Moyra was born and grew up an only child in working-class South Shields. Her father, David Dingwall, was a merchant seaman who, during the second world war, would go to sea never knowing if he would return or his ship would be blown up at sea. Her mother, Agnes Fyfe, had worked in the family’s fishmonger’s business before she married.
Moyra excelled at school, and, had she been born in a different time and place, might have attended university or had a career. Instead, when she told a career adviser she was interested in becoming a journalist, she was told “not to be silly” and to consider secretarial school instead.

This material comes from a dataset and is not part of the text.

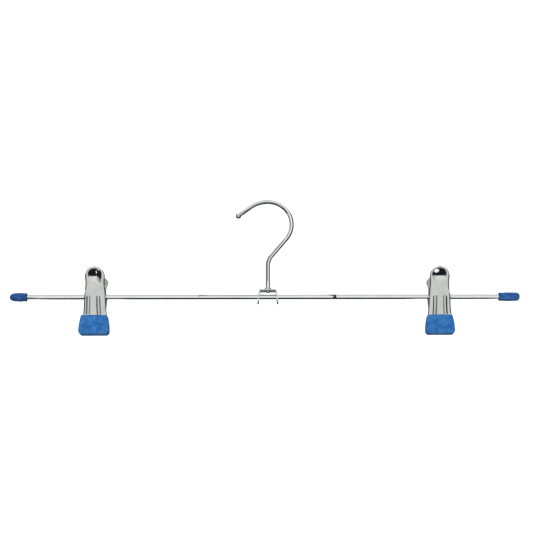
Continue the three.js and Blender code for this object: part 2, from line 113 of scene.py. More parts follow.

She met her first husband, Al Taylor, also of South Shields, at Spanish language evening classes. The pair shared a desire to explore the world, a similar open-minded outlook on life, an intellectual curiosity and an interest in good food and wine. They had two daughters, my sister, Catherine, and me, and in 1965 our family moved to Brussels.
There Moyra built a rich life for the family in the hub of a rapidly growing European common market. She nurtured a circle of international friends, did volunteer work, supported charities and raised her daughters in multilingual schools.
After Al died in 1981, Moyra rebuilt her life with the support of family and friends, including those she made at her job as a receptionist at the British School of Brussels. Her office there was known as the “salon” because so many staff and parents gathered there to socialise or to confide in Moyra.
One of those supportive friends was John Gordon who, with his late wife, Jennifer, had been close to Moyra and Al when both couples had young children in Cheshire. Their rekindled friendship turned into a courtship and then a partnership and they shared 35 joy-filled years together, living in Wilmslow, Cheshire.
Moyra, an avid reader and a fan of the Guardian crossword puzzle, was a devoted wife, mother, grandmother and friend and a role model for how to live a good life.
She is survived by John, Catherine and me, and her grandchildren, Ben, Sam, Isabelle and Louis.